◆ **REQUEST**: Among the lines below, keep only those from the one containing "return cage" through the one containing "point = shown.matrix_world", and reproduce them exactly.

#### DATASET RECORDS

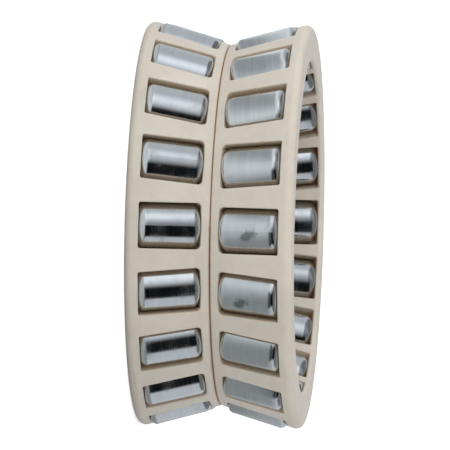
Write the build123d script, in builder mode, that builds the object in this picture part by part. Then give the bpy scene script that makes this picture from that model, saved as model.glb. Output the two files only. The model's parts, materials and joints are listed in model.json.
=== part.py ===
from build123d import *
import math
import os

# A double-row roller and cage set: two conical polymer cages stand small end to small end,
# and each holds one row of short cylindrical steel rollers tilted by the contact angle.
# Millimetres. +Z is the bearing axis, and the origin is the centre of the set, on its seam.

# Rollers
ROLLER_DIAMETER = 6.0
ROLLER_LENGTH = 8.0
ROLLER_EDGE_RADIUS = 0.8
ROLLERS_PER_ROW = 18

# Cages
CONTACT_ANGLE = 16.0         # half-angle of the cages' cones, in degrees
SEAM_RADIUS = 23.65          # outer surface where the two cages meet
CAGE_WIDTH = 10.75           # of one cage, along the axis
WALL_THICKNESS = 4.7         # square to the cone
SEAM_GAP = 0.05              # between the cages' small end faces
LARGE_END_OUTER_EDGE = 0.85  # edge radii of the cage's four rims
LARGE_END_BORE_EDGE = 0.5
SMALL_END_OUTER_EDGE = 0.3
SMALL_END_BORE_EDGE = 0.3

# Pockets
POCKET_MIDDLE = 5.0          # from the seam to the pocket's middle, on the outer surface
ROLLER_PROUD = 0.6           # how far a roller stands out of the outer surface
SEAT_CLEARANCE = 0.08        # between a roller and its curved seat
END_PLAY = 0.06              # between a roller's end and the pocket's end wall
LIP_OVERLAP = 0.04           # how much narrower the mouth is than the roller, each side
LARGE_END_CORNER_RADIUS = 0.25  # of the mouth, in plan
SMALL_END_CORNER_RADIUS = 0.6
MOUTH_EDGE_RADIUS = 0.15

# The two rows at rest
LOWER_FIRST_AZIMUTH = 10.0   # degrees, so that a pocket faces -Y
ROW_OFFSET = 1.1             # degrees by which the upper row is turned from the lower row

ROLLER_RADIUS = ROLLER_DIAMETER / 2
SLOPE = math.tan(math.radians(CONTACT_ANGLE))
COSINE = math.cos(math.radians(CONTACT_ANGLE))
SINE = math.sin(math.radians(CONTACT_ANGLE))
PITCH_ANGLE = 360 / ROLLERS_PER_ROW
CUT_REACH = 3 * WALL_THICKNESS
LOWER = -1
UPPER = 1


def outer_radius(height):
    """Radius of a cage's outer cone at a height above or below the seam."""
    return SEAM_RADIUS + abs(height) * SLOPE


def inner_radius(height):
    """Radius of a cage's inner cone at a height above or below the seam."""
    return outer_radius(height) - WALL_THICKNESS / COSINE


def roller_plane(side, azimuth):
    """Plane at a roller's centre: z runs to the large end, x points square out of the cone."""
    around = math.radians(azimuth)
    outward = Vector(math.cos(around), math.sin(around), 0)
    along = outward * SINE + Vector(0, 0, side * COSINE)
    square_out = outward * COSINE - Vector(0, 0, side * SINE)
    middle = outward * outer_radius(POCKET_MIDDLE) + Vector(0, 0, side * POCKET_MIDDLE)
    centre = middle - square_out * (ROLLER_RADIUS - ROLLER_PROUD)
    return Plane(origin=centre, x_dir=square_out, z_dir=along)


def make_roller(side, azimuth):
    """Solid cylindrical roller with rounded end edges."""
    plane = roller_plane(side, azimuth)
    with BuildPart() as roller:
        with BuildSketch(plane.offset(-ROLLER_LENGTH / 2)):
            Circle(ROLLER_RADIUS)
        extrude(amount=ROLLER_LENGTH)
        fillet(roller.edges().filter_by(GeomType.CIRCLE), ROLLER_EDGE_RADIUS)
    return roller


def make_pocket_cutter(side):
    """Space for one roller at azimuth 0: a curved seat with a straight mouth each way."""
    plane = roller_plane(side, 0)
    mouth_plane = Plane(origin=plane.origin, x_dir=plane.z_dir, z_dir=plane.x_dir)
    length = ROLLER_LENGTH + 2 * END_PLAY
    with BuildPart() as cutter:
        with BuildSketch(plane.offset(-length / 2)):
            Circle(ROLLER_RADIUS + SEAT_CLEARANCE)
        extrude(amount=length)
        with BuildSketch(mouth_plane.offset(-CUT_REACH / 2)) as mouth:
            Rectangle(length, ROLLER_DIAMETER - 2 * LIP_OVERLAP)
            fillet(mouth.vertices().group_by(Axis.X)[0], SMALL_END_CORNER_RADIUS)
            fillet(mouth.vertices().group_by(Axis.X)[-1], LARGE_END_CORNER_RADIUS)
        extrude(amount=CUT_REACH)
    return cutter


def make_cage(side, first_azimuth):
    """Conical ring with one pocket for each roller of the row."""
    seam = SEAM_GAP / 2
    cutter = make_pocket_cutter(side)
    with BuildPart() as cage:
        with BuildSketch(Plane.XZ) as section:
            with BuildLine():
                Polyline(
                    (inner_radius(seam), side * seam),
                    (outer_radius(seam), side * seam),
                    (outer_radius(CAGE_WIDTH), side * CAGE_WIDTH),
                    (inner_radius(CAGE_WIDTH), side * CAGE_WIDTH),
                    close=True,
                )
            make_face()
            # each fillet leaves two corners for one, so the next is looked up among the new ones
            fillet(section.vertices().sort_by(Axis.X)[0], SMALL_END_BORE_EDGE)
            fillet(section.vertices().sort_by(Axis.X)[2], LARGE_END_BORE_EDGE)
            fillet(section.vertices().sort_by(Axis.X)[-1], LARGE_END_OUTER_EDGE)
            fillet(section.vertices().sort_by(Axis.X)[-3], SMALL_END_OUTER_EDGE)
        revolve(axis=Axis.Z)
        with PolarLocations(0, ROLLERS_PER_ROW, start_angle=first_azimuth):
            add(cutter.part, mode=Mode.SUBTRACT)
        cones = cage.faces().filter_by(GeomType.CONE).sort_by(SortBy.AREA)
        for cone in cones[-2:]:  # the outside and the bore
            fillet([edge for wire in cone.inner_wires() for edge in wire.edges()], MOUTH_EDGE_RADIUS)
    return cage


def write_step(piece, label):
    """Label a finished piece and write it to its own file."""
    piece.part.label = label
    export_step(piece.part, f"parts/{label}.step")


os.makedirs("parts", exist_ok=True)

rows = {
    "lower": (LOWER, LOWER_FIRST_AZIMUTH),
    "upper": (UPPER, LOWER_FIRST_AZIMUTH + ROW_OFFSET),
}
for row_name, (side, first_azimuth) in rows.items():
    write_step(make_cage(side, first_azimuth), f"{row_name}_cage")
    for index in range(ROLLERS_PER_ROW):
        azimuth = first_azimuth + index * PITCH_ANGLE
        write_step(make_roller(side, azimuth), f"{row_name}_roller_{index + 1:02d}")
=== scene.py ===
import json
import math
import bpy
from mathutils import Matrix, Vector


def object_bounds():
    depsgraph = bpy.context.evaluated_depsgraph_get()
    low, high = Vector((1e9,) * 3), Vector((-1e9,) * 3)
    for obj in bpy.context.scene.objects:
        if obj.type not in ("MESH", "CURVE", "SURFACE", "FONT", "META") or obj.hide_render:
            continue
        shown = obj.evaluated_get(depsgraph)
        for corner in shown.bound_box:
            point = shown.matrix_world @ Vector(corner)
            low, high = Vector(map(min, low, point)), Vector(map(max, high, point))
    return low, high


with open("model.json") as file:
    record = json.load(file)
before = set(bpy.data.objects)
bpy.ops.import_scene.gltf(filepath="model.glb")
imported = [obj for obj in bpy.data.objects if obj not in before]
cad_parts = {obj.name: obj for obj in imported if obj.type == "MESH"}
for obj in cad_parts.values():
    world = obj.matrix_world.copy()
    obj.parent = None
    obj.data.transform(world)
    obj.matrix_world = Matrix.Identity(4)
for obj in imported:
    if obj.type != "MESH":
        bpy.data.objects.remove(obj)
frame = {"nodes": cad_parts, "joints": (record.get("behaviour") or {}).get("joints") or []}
cad_low, cad_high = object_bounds()

# Sizes are in metres, and angles in degrees unless a comment says otherwise. The bearing's axis is Z, and
# the seam between its cages is at height 0. An azimuth is counted round Z from -Y, positive towards -X.
MM = 0.001
joints = {joint["name"]: joint for joint in frame["joints"]}
ROLLERS_PER_ROW = sum(name.startswith("lower_roller") for name in frame["nodes"])
PITCH = 2 * math.pi / ROLLERS_PER_ROW  # radians from one roller to the next

# a roller's size, how far the painted shade in the pocket round it reaches, and how soft that shade's edge
# is
ROLLER_RADIUS = 3.0 * MM
ROLLER_HALF_LENGTH = 4.0 * MM
POCKET_SHADE_HALF_WIDTH = ROLLER_RADIUS + 0.06 * MM
POCKET_SHADE_HALF_LENGTH = ROLLER_HALF_LENGTH + 0.08 * MM
POCKET_SHADE_BLUR = 0.1 * MM


# ---------------------------------------------------------------- node helpers

class Graph:
    """Short calls for building a node tree."""

    def __init__(self, tree):
        self.tree = tree
        tree.nodes.clear()

    def node(self, kind, inputs=None, **settings):
        made = self.tree.nodes.new("ShaderNode" + kind)
        for name, value in settings.items():
            setattr(made, name, value)
        for name, value in (inputs or {}).items():
            self.put(made.inputs[name], value)
        return made

    def put(self, socket, value):
        if isinstance(value, bpy.types.NodeSocket):
            self.tree.links.new(value, socket)
        else:
            socket.default_value = value

    def math(self, operation, *values):
        made = self.node("Math", operation=operation)
        for socket, value in zip(made.inputs, values):
            self.put(socket, value)
        return made.outputs[0]

    def add(self, left, right):
        return self.math("ADD", left, right)

    def subtract(self, left, right):
        return self.math("SUBTRACT", left, right)

    def multiply(self, left, right):
        return self.math("MULTIPLY", left, right)

    def divide(self, left, right):
        return self.math("DIVIDE", left, right)

    def size_of(self, value):
        return self.math("ABSOLUTE", value)

    def vector(self, operation, *values):
        made = self.node("VectorMath", operation=operation)
        for socket, value in zip(made.inputs, values):
            self.put(socket, value)
        return made.outputs["Value" if operation in ("DOT_PRODUCT", "LENGTH") else "Vector"]

    def combine(self, x, y, z):
        return self.node("CombineXYZ", {"X": x, "Y": y, "Z": z}).outputs[0]

    def parts(self, vector):
        return self.node("SeparateXYZ", {"Vector": vector}).outputs

    def ramp(self, value, low, high, out_low=0.0, out_high=1.0):
        """Smooth step from out_low to out_high as value goes from low to high."""
        made = self.node("MapRange", interpolation_type="SMOOTHSTEP")
        for name, given in (("Value", value), ("From Min", low), ("From Max", high),
                            ("To Min", out_low), ("To Max", out_high)):
            self.put(made.inputs[name], given)
        return made.outputs[0]

    def window(self, value, rise, fall):
        """Up to 1 as value passes through rise, and back to 0 as it passes through fall."""
        return self.multiply(self.ramp(value, *rise), self.ramp(value, *fall, 1.0, 0.0))

    def noise(self, vector, scale, detail=2.0, roughness=0.5):
        """Noise from 0 to 1, with about `scale` of its largest features to the metre."""
        inputs = {"Vector": vector, "Scale": scale, "Detail": detail, "Roughness": roughness}
        return self.node("TexNoise", inputs).outputs["Fac"]

    def azimuth(self, parts):
        west, south = (self.multiply(part, -1.0) for part in (parts[0], parts[1]))
        return self.multiply(self.math("ARCTAN2", west, south), math.degrees(1.0))

    def mix(self, factor, low, high):
        made = self.node("Mix", data_type="RGBA")
        # 6 and 7 are the two colours: their names are shared with the sockets for other data types
        for key, value in (("Factor", factor), (6, low), (7, high)):
            self.put(made.inputs[key], value)
        return made.outputs[2]

    def bump(self, height, distance, strength=1.0, normal=None):
        made = self.node("Bump", {"Height": height, "Distance": distance, "Strength": strength})
        if normal is not None:
            self.put(made.inputs["Normal"], normal)
        return made.outputs["Normal"]

    def by_ray(self, lighting, mirrored, seen):
        """One shader for the light thrown on things, one for what steel mirrors, one for the camera."""
        paths = self.node("LightPath").outputs
        indirect = self.node("MixShader", {"Fac": paths["Is Glossy Ray"]})
        self.put(indirect.inputs[1], lighting.outputs[0])
        self.put(indirect.inputs[2], mirrored.outputs[0])
        chosen = self.node("MixShader", {"Fac": paths["Is Camera Ray"]})
        self.put(chosen.inputs[1], indirect.outputs[0])
        self.put(chosen.inputs[2], seen.outputs[0])
        return chosen

    def finish(self, shader, kind="OutputMaterial"):
        self.put(self.node(kind).inputs["Surface"], shader.outputs[0])


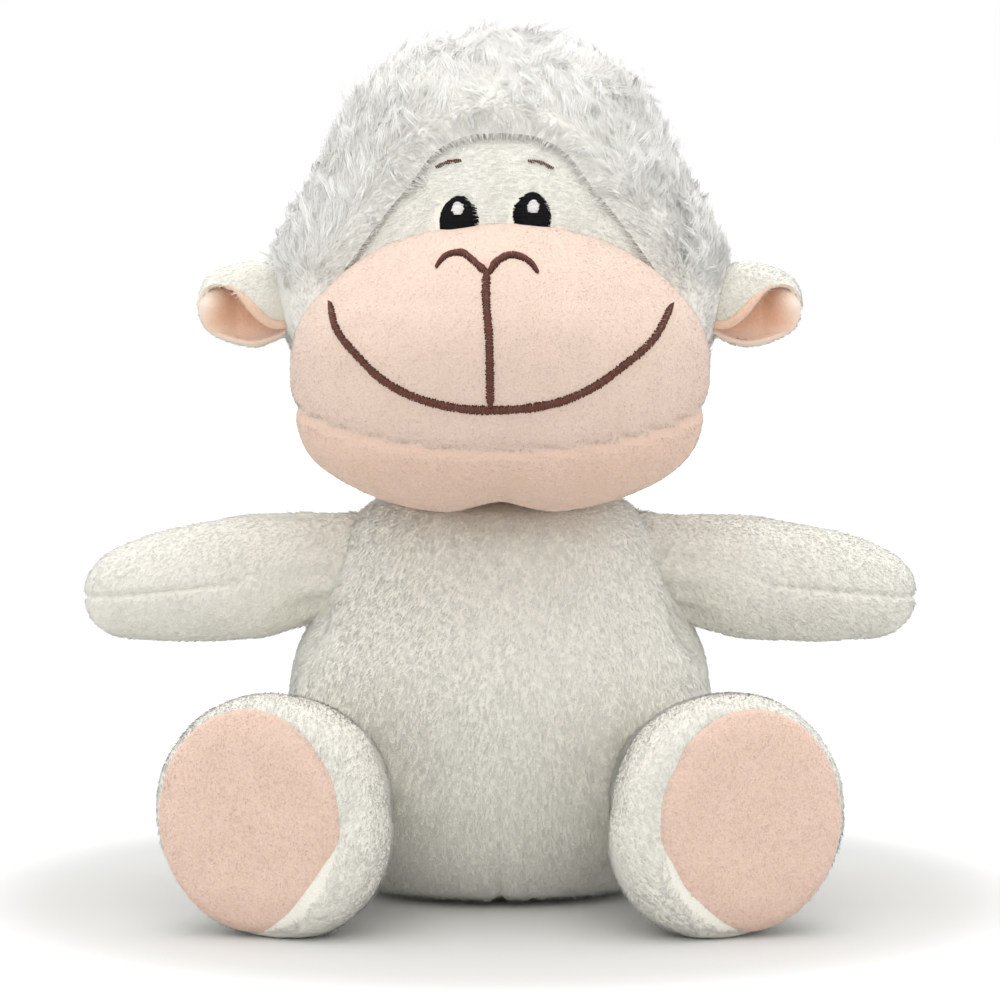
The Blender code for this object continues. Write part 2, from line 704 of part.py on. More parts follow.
def make_head(shop, looks):
    """Wool, forehead, muzzle and chin round one mass of stuffing."""
    skull_in = shop.cutter("skull_inside", inflate(skull_form(), SEAM_GAP))
    face_out = shop.cutter("face_outside", inflate(skull_form(), COVER_THICK + 2 * SEAM_GAP))
    muzzle_out = shop.cutter("muzzle_outside", inflate(muzzle_form(), SEAM_GAP))
    behind = SKULL_HALF_DEPTH * FACE_BACK_SHARE
    before = before_face()
    opening = shop.cutter("face_opening", prism(hairline(0.0), behind, before))
    panel = shop.cutter("face_outline", prism(hairline(SEAM_GAP), behind, before))
    wool = shop.piece("wool_cap", wool_form(), looks["wool"], "head")
    cut(wool, skull_in)
    cut(wool, opening)
    cut(wool, muzzle_out)
    cut(wool, shop.cutter("neck_hole", neck_post(NECK_HALF_WIDTH, OVERRUN / 2)))
    chin_back = shop.cutter("chin_back", neck_post(TORSO_HALF_DEPTH * CHIN_BACK_SHARE, OVERRUN))
    nods = [shop.cutter("torso_nod_" + way, nodded_torso(turn)) for way, turn in nod_ways().items()]
    for nod in nods:
        cut(wool, nod)
    for side in SIDES:
        cut(wool, shop.cutter("ear_pocket_" + side, ear_pocket(side)))
    forehead = inflate(skull_form(), COVER_THICK + SEAM_GAP)
    face = shop.piece("face_panel", forehead, looks["white_pile"], "head")
    cut(face, panel, "INTERSECT")
    cut(face, skull_in)
    cut(face, muzzle_out)
    for name, lower, look in (("muzzle_panel", False, "peach_pile"), ("chin_panel", True, "chin_peach")):
        part = shop.piece(name, muzzle_form(), looks[look], "head")
        muzzle_in = shop.cutter(name + "_inside", inflate(muzzle_form(), -COVER_THICK))
        cut(part, muzzle_in)
        cut(part, face_out)
        seam = shop.cutter(name + "_side", chin_seam_side(lower))
        cut(part, seam, "INTERSECT")
        cut(part, chin_back)
        for nod in nods:
            cut(part, nod)
    stuffing = shop.piece("head_stuffing", skull_form(), looks["fibrefill"], "head")
    inner = shop.cutter("muzzle_stuffing", inflate(muzzle_form(), -(COVER_THICK + SEAM_GAP)))
    cut(stuffing, inner, "UNION")
    for nod in nods:
        cut(stuffing, nod)


def neck_post(radius, rise):
    """A post up through the neck, into the head."""
    post = [(0.0, -rise), (radius, -rise), (radius, rise), (0.0, rise)]
    bm = turned(post, ROUND_SIDES, 1.0)
    bm.transform(Matrix.Translation((0.0, -SKULL_FORWARD, TORSO_HEIGHT)))
    return bm


def nod_ways():
    """How far the torso turns under the head, each way."""
    return {"forward": NOD_CLEAR, "back": -NOD_CLEAR}


def nodded_torso(turn):
    """The torso as it stands under a nodding head."""
    bm = inflate(torso_form(), SEAM_GAP)
    neck = Matrix.Translation((0.0, 0.0, TORSO_HEIGHT))
    bm.transform(neck @ Matrix.Rotation(turn, 4, "X") @ neck.inverted())
    return bm


def ear_pocket(side):
    """The parting in the wool that an ear stands in, wide enough for it to flap."""
    reach = EAR_HALF_DEPTH * EAR_SEAT_SHARE + SEAM_GAP
    bm = bmesh.new()
    bmesh.ops.create_cone(
        bm, cap_ends=True, segments=ROUND_SIDES, radius1=EAR_POCKET, radius2=EAR_POCKET, depth=2 * reach,
    )
    turn = Matrix.Rotation(math.radians(90), 4, "X")
    bm.transform(Matrix.Translation(ear_root(side)) @ turn)
    return bm


def make_ears(shop, looks):
    """An outer leaf and its lining on each side."""
    for side in SIDES:
        body = "ear_" + side
        shop.pivot(body, ear_root(side), "head")
        outer = shop.piece(body + "_outer", ear_sheet(side, 0.0, (0.0, 1.0)), looks["white_pile"], body)
        thicken(outer, EAR_THICK)
        inner = ear_sheet(side, EAR_THICK + EAR_LINING_GAP, EAR_LINING_SPAN_SHARES)
        lining = shop.piece(body + "_lining", inner, looks["ear_peach"], body)
        thicken(lining, EAR_LINING_THICK)


def make_eyes(shop, looks):
    """Embroidered eyes with a glint each, half behind the top of the muzzle, and the brows."""
    tree = look_up(inflate(skull_form(), COVER_THICK + SEAM_GAP))
    centre = skull_centre()
    muzzle = bpy.data.objects["muzzle_outside"]
    for side in SIDES:
        x, z = EYE_PLACE_SHARES[side]
        place, normal = on_surface(tree, x * SKULL_HALF_WIDTH, centre.z + z * SKULL_HALF_HEIGHT)
        turn = limb_place(normal, place)
        stand = Matrix.Rotation(math.radians(-90), 4, "Z")
        patch = dome(EYE_HALF_WIDTH, EYE_HALF_HEIGHT, EYE_THICK)
        patch.transform(Matrix.Translation(normal * SEAM_GAP) @ turn @ stand)
        patch_tree = look_up(patch)
        eye = shop.piece("eye_" + side, patch, looks["black_thread"], "head")
        cut(eye, muzzle)
        x, z = GLINT_PLACE_SHARES[side]
        place, normal = on_surface(patch_tree, x * SKULL_HALF_WIDTH, centre.z + z * SKULL_HALF_HEIGHT)
        spot = dome(GLINT_HALF_WIDTH, GLINT_HALF_WIDTH, GLINT_THICK)
        spot.transform(Matrix.Translation(normal * SEAM_GAP) @ limb_place(normal, place))
        shop.piece("eye_glint_" + side, spot, looks["white_thread"], "head")
        points = shared_places(
            BROW_SHARES[side], Vector((0, 0, centre.z)), SKULL_HALF_WIDTH, SKULL_HALF_HEIGHT,
            SHORT_STITCH_STEPS,
        )
        brow = stitched("brow_" + side, points, BROW_HALF_WIDTH, tree, BROW_HALF_WIDTH + SEAM_GAP)
        shop.piece("brow_" + side, brow, looks["brown_thread"], "head")


def make_mouth(shop, looks):
    """Smile, upper lip line and nostrils in satin stitch."""
    tree = look_up(muzzle_form())
    centre = muzzle_centre()
    lift = STITCH_HALF_WIDTH + SEAM_GAP
    for name, shares, steps in (
        ("smile_stitching", SMILE_SHARES, STITCH_STEPS),
        ("nostril_stitching", NOSTRIL_SHARES, STITCH_STEPS),
        ("lip_stitching", PHILTRUM_SHARES, SHORT_STITCH_STEPS),
    ):
        points = shared_places(shares, centre, MUZZLE_HALF_WIDTH, MUZZLE_HALF_HEIGHT, steps)
        thread = stitched(name, points, STITCH_HALF_WIDTH, tree, lift)
        shop.piece(name, thread, looks["brown_thread"], "head")


def set_over_origin(shop):
    """Stand the whole toy over the origin, front to back."""
    bpy.context.view_layer.update()
    graph = bpy.context.evaluated_depsgraph_get()
    low, high = math.inf, -math.inf
    for obj in shop.pieces.objects:
        if obj.type == "MESH":
            evaluated = obj.evaluated_get(graph)
            reach = [(evaluated.matrix_world @ v.co).y for v in evaluated.data.vertices]
            low, high = min(low, min(reach)), max(high, max(reach))
    shop.root.location.y = -(low + high) / 2
    bpy.context.view_layer.update()


def main():
    """Make the whole toy."""
    shop = Workshop()
    looks = {
        "white_pile": material("white_pile", WHITE_PILE, CLOTH_ROUGHNESS),
        "wool": material("wool", WOOL_WHITE, CLOTH_ROUGHNESS),
        "peach_pile": material("peach_pile", PEACH_PILE, CLOTH_ROUGHNESS),
        "chin_peach": material("chin_peach", CHIN_PEACH, CLOTH_ROUGHNESS),
        "sole_peach": material("sole_peach", SOLE_PEACH, CLOTH_ROUGHNESS),
        "ear_peach": material("ear_peach", EAR_PEACH, CLOTH_ROUGHNESS),
        "brown_thread": material("brown_thread", BROWN_THREAD, THREAD_ROUGHNESS),
        "black_thread": material("black_thread", BLACK_THREAD, THREAD_ROUGHNESS),
        "white_thread": material("white_thread", WHITE_THREAD, THREAD_ROUGHNESS),
        "fibrefill": material("fibrefill", FIBREFILL, CLOTH_ROUGHNESS),
    }
    torso_cutter = shop.cutter("torso_outside", inflate(torso_form(), SEAM_GAP))
    shop.pivot("head", Vector((0.0, 0.0, TORSO_HEIGHT)))
    floor = make_torso(shop, looks)
    make_arms(shop, looks, torso_cutter)
    make_legs(shop, looks, torso_cutter, floor)
    make_head(shop, looks)
    make_ears(shop, looks)
    make_eyes(shop, looks)
    make_mouth(shop, looks)
    set_over_origin(shop)
    for name, empty in shop.pivots.items():
        print(name, [round(c, 6) for c in empty.matrix_world.translation])


main()
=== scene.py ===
"""Plush sheep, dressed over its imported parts: cloth covers, short pile, long wool and embroidery.

Every soft form repeats the sizes of the solid that it stands for, a little drawn in so that its pile
ends where the solid does. Metres, +Z up, face towards -Y.
"""

import math

import bmesh
import bpy
import numpy as np
from mathutils import Matrix, Vector, noise
from mathutils.bvhtree import BVHTree


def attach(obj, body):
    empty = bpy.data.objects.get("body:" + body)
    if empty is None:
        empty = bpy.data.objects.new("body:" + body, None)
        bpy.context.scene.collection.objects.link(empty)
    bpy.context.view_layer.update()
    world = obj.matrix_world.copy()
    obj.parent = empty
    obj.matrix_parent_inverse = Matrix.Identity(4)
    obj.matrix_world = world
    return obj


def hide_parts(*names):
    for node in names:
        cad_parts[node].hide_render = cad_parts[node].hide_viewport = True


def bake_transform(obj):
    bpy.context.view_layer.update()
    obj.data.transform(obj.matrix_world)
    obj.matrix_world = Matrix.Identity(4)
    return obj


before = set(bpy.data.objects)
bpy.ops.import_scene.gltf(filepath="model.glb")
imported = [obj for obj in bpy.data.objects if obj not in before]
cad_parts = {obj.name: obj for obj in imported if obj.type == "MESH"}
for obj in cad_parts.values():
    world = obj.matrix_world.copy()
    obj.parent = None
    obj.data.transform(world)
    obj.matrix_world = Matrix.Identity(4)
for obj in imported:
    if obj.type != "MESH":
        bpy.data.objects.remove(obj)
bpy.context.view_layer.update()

MM = 0.001
AXIS_Y = 11.14 * MM
SIDES = {"left": -1, "right": 1}

# Torso
TORSO_HALF_WIDTH = 49.4 * MM
TORSO_HALF_DEPTH = 44 * MM
TORSO_HEIGHT = 92.6 * MM
TORSO_DEPTH_SHARE = TORSO_HALF_DEPTH / TORSO_HALF_WIDTH
TORSO_SHARES = (
    (0.55, 0.0), (0.76, 0.033), (0.9, 0.125), (0.985, 0.27), (1.0, 0.4), (0.995, 0.505),
    (0.965, 0.59), (0.9, 0.675), (0.83, 0.75), (0.775, 0.825), (0.725, 0.9), (0.62, 0.965), (0.48, 0.995),
)

# Head
SKULL = Vector((45, 41, 50)) * MM
SKULL_LOW = 46 * MM
SKULL_CENTRE = Vector((0, 14.14, 139.4)) * MM
WOOL = Vector((54, 48, 52.6)) * MM
WOOL_LOW = 55 * MM
WOOL_CENTRE = SKULL_CENTRE + Vector((0, 5, 6.8)) * MM
WOOL_POWER = 2.05
WOOL_TAPER_SHARE = 0.135
MUZZLE = Vector((47.3, 38, 32)) * MM
MUZZLE_CENTRE = SKULL_CENTRE + Vector((0, -33.005, -16)) * MM
HAIRLINE_SHARES = (
    (0.0, 0.72), (0.17, 0.705), (0.33, 0.63), (0.44, 0.5), (0.56, 0.37), (0.7, 0.2), (0.82, 0.03),
    (0.86, -0.2),
)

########

◆ **THE ANSWER**:
    return cage


def write_step(piece, label):
    """Label a finished piece and write it to its own file."""
    piece.part.label = label
    export_step(piece.part, f"parts/{label}.step")


os.makedirs("parts", exist_ok=True)

rows = {
    "lower": (LOWER, LOWER_FIRST_AZIMUTH),
    "upper": (UPPER, LOWER_FIRST_AZIMUTH + ROW_OFFSET),
}
for row_name, (side, first_azimuth) in rows.items():
    write_step(make_cage(side, first_azimuth), f"{row_name}_cage")
    for index in range(ROLLERS_PER_ROW):
        azimuth = first_azimuth + index * PITCH_ANGLE
        write_step(make_roller(side, azimuth), f"{row_name}_roller_{index + 1:02d}")
=== scene.py ===
import json
import math
import bpy
from mathutils import Matrix, Vector


def object_bounds():
    depsgraph = bpy.context.evaluated_depsgraph_get()
    low, high = Vector((1e9,) * 3), Vector((-1e9,) * 3)
    for obj in bpy.context.scene.objects:
        if obj.type not in ("MESH", "CURVE", "SURFACE", "FONT", "META") or obj.hide_render:
            continue
        shown = obj.evaluated_get(depsgraph)
        for corner in shown.bound_box:
            point = shown.matrix_world @ Vector(corner)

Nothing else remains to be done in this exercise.